Greenlee’s hit was Carson’s last of the game as Luippold retired nine of the final 10 hitters he faced (the only baserunner was on his only walk) while not allowing the Senators to hit the ball out of the infield.

His performance obscured the fact that Carson starter Josh Caron pitched well enough to win against most teams and most pitchers. The score was 2-0 after five innings, and that was only because of Rice’s home run. Caron, ahead 0-and-2 on the count, tried to get a fastball up and in on Rice, who sent it up and out – way out on a rare windless day in one of the few Northern 4A ballparks that doesn’t make every hitter a long-ball threat.

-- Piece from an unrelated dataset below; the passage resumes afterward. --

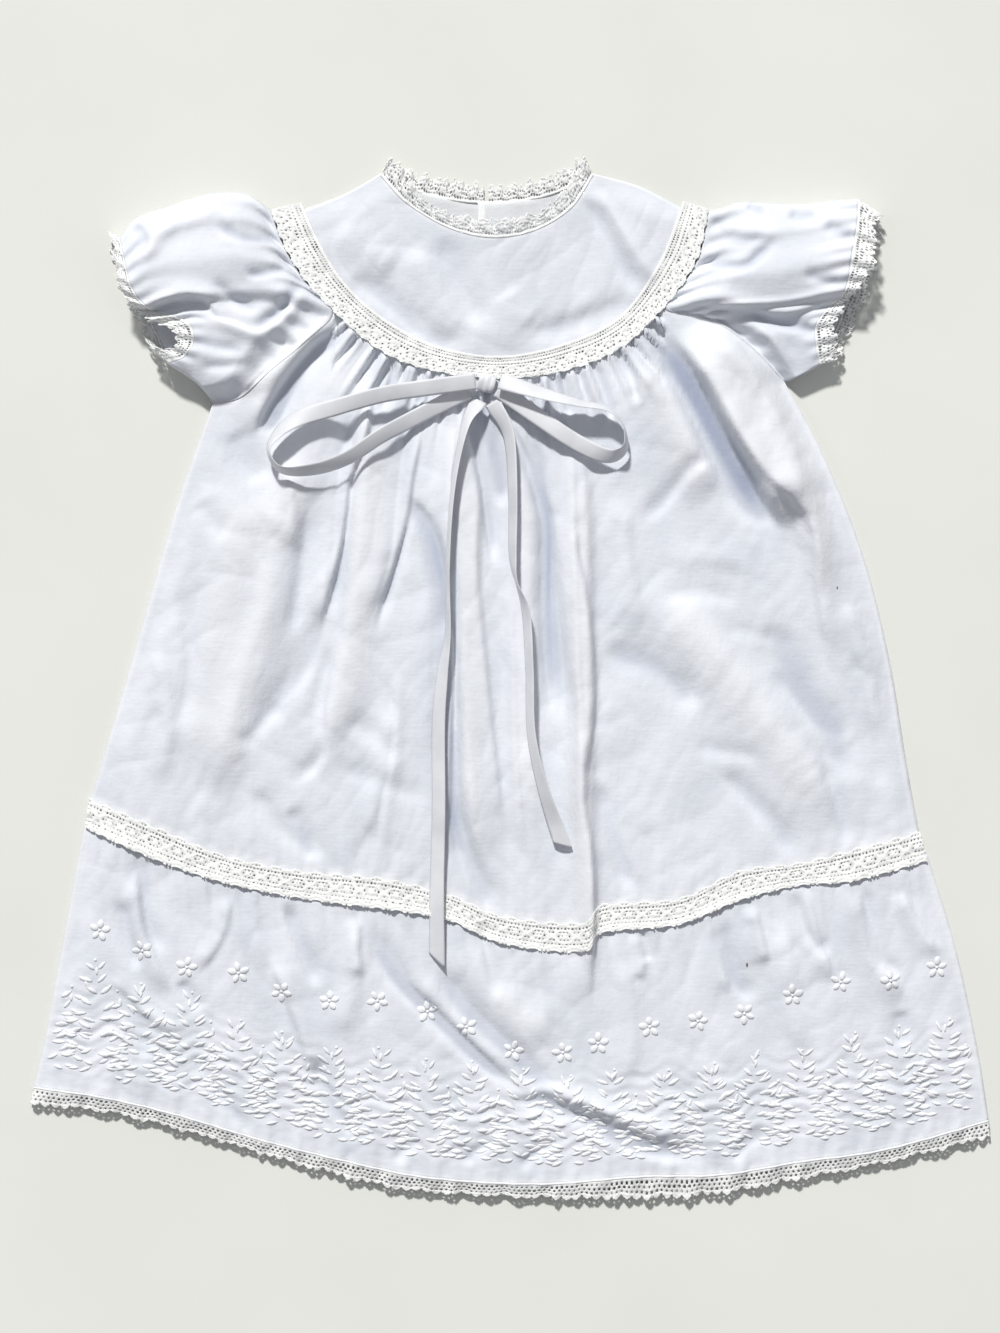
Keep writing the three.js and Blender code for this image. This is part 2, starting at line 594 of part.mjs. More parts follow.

Both runs were unearned because Rice’s HR came after a two-out infield error by Senators shortstop Kevin Schlange, allowing Tom Moore to reach first.

“I wasn’t really looking for anything,” Rice said. “I just got back to basics and tried to see it and hit it. I’d just missed the 0-and-1 pitch, which was a good pitch to hit. Their guy pitched a great game and we had to play real well to win.

“We can go a long way if we keep the closeness we have and don’t have any separation between us.”

Caron went 5 1/3 innings and gave up only two hits – the homer to Rice, and a single to the last batter he faced – Mike Brown, whose hit brought home Rice (who had walked) to extend Reno’s lead to 3-0. Pinch-hitter Jon Dankworth singled home the Huskies’ final run.

“(Caron) threw a hell of a game, except for that one mistake (to Rice),” Carson coach Steve Cook said. “He tried to get the fastball up and in and missed, and the kid just took advantage of it. I’m not going to give anybody any bulletin-board material, but I was pleased with our approach and our focus, and I think we can play with anybody in (the Northern 4A).

“You just have to tip your cap to Reno.”

RENO 4, CARSON 0
Carson……………………..000 000 0 – 0 4 2
Reno……………………….002 002 x – 4 3 0
Caron, Lalarius (6) and Greenlee; Luippold and Thomson. WP – Luippold (1 BB, 8K). LP – Caron (5 BB, 2K).
HR – Rice (R ). 2B – Greenlee (C ). RBI – Rice (R ) 2, Brown (R ) 1, Dankworth (R ) 1. Hits – Schlange, Hein, Fagan, Greenlee (C); Rice, Brown, Dankworth (R).